Over a decade in, far away from the havoc-wreaking upstarts who destroyed countless house parties with the angular chaos of 2008’s debut album Antidotes, Foals are polished festival headliners by now, with a finely-tuned back-catalogue to match. Occasionally at Brixton, this came at the expense of offering something new, and the set-list was distinctly lacking in deeper cuts or left turns. A live rarity or reworked version – in the vein of 2020’s Collected Reworks – might’ve sweetened the deal slightly.
Still, these were but minor gripes, and by now it’s obvious that Foals are one of the most powerful acts spearheading UK indie rock. Though Philippakis was on typically searing form, spitting the roaring refrain of What Went Down up on the barriers, and dedicating Olympic Airways’ warm chemtrails to the sun-drenched Sunday leading up to Foals’ gig, drummer Jack Bevan was equally charismatic, urging the room to crouch on the floor ahead of Spanish Sahara’s sprawling second half erupting into life, and aiming a perfectly tossed drum-stick at a reveller on a mate’s shoulders to huge cheers.

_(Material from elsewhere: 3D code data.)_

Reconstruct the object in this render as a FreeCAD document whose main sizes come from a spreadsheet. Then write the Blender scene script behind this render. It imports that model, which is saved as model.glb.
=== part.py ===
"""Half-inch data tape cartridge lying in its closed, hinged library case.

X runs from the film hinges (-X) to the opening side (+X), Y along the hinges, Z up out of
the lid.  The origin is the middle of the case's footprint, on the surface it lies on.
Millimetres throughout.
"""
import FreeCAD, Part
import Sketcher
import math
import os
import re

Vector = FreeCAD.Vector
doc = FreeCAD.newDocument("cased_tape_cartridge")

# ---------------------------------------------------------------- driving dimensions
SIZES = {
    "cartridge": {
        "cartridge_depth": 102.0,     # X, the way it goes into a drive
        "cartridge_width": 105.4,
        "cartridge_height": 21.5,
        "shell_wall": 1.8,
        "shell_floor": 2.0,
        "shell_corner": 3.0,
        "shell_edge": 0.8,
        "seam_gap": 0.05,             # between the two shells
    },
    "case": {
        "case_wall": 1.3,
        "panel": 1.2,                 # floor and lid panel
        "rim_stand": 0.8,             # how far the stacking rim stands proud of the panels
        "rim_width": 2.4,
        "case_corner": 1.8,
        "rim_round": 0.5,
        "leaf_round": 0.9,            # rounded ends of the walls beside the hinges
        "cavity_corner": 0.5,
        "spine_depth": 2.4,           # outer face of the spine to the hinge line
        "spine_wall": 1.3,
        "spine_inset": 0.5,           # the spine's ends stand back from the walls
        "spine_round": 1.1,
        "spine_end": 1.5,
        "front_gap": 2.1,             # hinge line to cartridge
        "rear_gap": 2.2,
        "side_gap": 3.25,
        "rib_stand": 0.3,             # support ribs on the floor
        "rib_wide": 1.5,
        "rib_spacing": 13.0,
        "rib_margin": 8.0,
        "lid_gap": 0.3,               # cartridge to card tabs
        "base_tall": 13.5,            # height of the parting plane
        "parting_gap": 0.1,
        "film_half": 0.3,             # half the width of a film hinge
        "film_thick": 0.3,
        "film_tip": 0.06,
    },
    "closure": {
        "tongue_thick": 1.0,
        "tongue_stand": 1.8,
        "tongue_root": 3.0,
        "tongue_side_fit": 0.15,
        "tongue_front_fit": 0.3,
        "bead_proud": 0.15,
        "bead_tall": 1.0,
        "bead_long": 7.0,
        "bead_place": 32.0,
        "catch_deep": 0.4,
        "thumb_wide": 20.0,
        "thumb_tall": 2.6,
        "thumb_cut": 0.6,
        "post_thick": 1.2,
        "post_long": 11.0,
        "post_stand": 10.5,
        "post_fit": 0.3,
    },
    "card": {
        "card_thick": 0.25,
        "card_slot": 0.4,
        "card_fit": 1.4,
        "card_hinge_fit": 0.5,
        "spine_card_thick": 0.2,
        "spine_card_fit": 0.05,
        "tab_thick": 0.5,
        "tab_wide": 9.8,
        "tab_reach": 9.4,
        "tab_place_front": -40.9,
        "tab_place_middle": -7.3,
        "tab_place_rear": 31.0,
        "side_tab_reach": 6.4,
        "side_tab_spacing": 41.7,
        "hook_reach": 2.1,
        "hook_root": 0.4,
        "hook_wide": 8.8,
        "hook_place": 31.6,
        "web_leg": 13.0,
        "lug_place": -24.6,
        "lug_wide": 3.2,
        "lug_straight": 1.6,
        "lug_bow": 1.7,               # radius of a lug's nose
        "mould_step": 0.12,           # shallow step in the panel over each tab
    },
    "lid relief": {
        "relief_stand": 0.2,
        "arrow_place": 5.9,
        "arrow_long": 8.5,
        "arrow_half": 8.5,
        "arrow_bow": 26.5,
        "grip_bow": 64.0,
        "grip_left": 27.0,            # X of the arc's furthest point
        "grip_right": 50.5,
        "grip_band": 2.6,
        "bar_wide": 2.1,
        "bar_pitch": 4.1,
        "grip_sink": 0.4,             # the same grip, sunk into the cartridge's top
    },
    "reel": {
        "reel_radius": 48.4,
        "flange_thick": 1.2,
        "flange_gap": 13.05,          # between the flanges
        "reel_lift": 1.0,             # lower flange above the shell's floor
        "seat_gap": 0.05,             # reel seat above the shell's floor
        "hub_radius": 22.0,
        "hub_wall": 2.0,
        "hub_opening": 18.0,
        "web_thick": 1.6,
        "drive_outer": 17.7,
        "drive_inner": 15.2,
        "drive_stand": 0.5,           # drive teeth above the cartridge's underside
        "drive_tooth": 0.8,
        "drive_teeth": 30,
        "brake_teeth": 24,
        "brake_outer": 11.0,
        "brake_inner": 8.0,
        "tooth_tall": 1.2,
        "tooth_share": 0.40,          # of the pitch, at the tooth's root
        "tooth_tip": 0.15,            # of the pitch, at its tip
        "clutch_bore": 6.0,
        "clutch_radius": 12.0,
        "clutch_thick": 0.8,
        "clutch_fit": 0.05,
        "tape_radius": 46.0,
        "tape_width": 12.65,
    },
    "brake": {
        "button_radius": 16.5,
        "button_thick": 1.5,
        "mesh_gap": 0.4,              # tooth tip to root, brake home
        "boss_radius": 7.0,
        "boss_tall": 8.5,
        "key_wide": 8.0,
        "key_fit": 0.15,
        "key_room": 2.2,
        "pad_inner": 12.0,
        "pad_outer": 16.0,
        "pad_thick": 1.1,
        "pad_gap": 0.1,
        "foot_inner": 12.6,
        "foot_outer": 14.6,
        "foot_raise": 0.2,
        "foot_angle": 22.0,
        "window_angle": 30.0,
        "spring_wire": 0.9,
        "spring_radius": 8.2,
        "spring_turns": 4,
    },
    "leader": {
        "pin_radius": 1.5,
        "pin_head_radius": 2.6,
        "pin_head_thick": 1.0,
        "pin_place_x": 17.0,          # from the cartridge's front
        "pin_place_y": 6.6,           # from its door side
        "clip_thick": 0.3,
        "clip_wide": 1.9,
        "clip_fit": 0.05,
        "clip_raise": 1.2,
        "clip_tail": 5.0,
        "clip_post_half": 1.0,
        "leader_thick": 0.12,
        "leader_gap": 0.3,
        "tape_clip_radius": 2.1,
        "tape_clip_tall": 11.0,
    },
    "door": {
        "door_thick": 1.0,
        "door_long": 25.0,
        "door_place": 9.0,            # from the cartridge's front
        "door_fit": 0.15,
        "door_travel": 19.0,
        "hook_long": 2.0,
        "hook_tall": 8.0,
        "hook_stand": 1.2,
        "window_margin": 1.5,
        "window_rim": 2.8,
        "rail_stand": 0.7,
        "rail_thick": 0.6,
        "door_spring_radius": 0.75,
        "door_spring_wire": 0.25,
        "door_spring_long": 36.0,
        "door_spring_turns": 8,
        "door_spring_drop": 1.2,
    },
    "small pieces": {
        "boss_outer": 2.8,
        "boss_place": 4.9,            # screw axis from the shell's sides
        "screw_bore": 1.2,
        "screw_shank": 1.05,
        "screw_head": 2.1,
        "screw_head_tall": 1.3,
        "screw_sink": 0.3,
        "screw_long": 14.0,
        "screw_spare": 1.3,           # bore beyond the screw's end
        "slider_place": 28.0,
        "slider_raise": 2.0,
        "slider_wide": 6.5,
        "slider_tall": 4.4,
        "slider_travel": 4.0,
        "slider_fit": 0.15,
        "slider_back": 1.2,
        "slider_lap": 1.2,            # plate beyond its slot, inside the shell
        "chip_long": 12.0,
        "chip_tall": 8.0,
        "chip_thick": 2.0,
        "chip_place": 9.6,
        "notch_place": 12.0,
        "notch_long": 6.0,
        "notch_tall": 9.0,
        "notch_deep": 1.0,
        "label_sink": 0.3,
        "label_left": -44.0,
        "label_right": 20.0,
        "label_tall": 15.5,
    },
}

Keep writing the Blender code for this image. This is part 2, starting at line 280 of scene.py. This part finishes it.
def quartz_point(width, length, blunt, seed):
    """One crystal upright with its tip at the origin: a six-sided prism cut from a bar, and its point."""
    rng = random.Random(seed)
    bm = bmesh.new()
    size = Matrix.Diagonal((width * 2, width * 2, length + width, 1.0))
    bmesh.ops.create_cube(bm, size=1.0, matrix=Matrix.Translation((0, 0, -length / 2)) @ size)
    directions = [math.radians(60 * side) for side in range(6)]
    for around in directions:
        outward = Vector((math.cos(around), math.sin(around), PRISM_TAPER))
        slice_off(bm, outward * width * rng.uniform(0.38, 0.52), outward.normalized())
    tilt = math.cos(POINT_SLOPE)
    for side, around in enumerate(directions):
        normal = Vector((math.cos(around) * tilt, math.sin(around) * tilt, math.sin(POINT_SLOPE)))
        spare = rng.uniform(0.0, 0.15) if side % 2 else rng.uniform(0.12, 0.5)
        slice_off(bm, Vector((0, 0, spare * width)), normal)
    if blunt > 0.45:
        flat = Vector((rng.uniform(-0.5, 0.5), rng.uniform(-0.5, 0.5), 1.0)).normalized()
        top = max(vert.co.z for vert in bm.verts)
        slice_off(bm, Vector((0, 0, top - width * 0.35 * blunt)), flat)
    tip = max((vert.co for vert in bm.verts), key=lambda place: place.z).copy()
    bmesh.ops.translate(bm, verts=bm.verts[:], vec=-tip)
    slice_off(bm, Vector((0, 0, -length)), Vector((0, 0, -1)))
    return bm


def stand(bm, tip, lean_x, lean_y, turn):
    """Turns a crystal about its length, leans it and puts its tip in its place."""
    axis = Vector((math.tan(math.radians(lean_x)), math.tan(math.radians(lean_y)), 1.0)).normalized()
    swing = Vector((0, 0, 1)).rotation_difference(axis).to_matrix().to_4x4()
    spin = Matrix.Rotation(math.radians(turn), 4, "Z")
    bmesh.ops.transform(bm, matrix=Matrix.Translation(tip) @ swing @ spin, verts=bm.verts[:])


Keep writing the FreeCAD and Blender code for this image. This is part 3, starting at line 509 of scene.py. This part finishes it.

Departing in a blizzard of roses, scattered into the front row by Philippakis, the set closed out – in now-traditional fashion – with the uneasy interplay of debut cut Two Steps, Twice. Though it might be a tried-and-tested gig closer by now, it also felt like the perfect demonstration of just how far Foals have come; all without losing grip on the magical outpouring of energy that set even their earliest releases apart.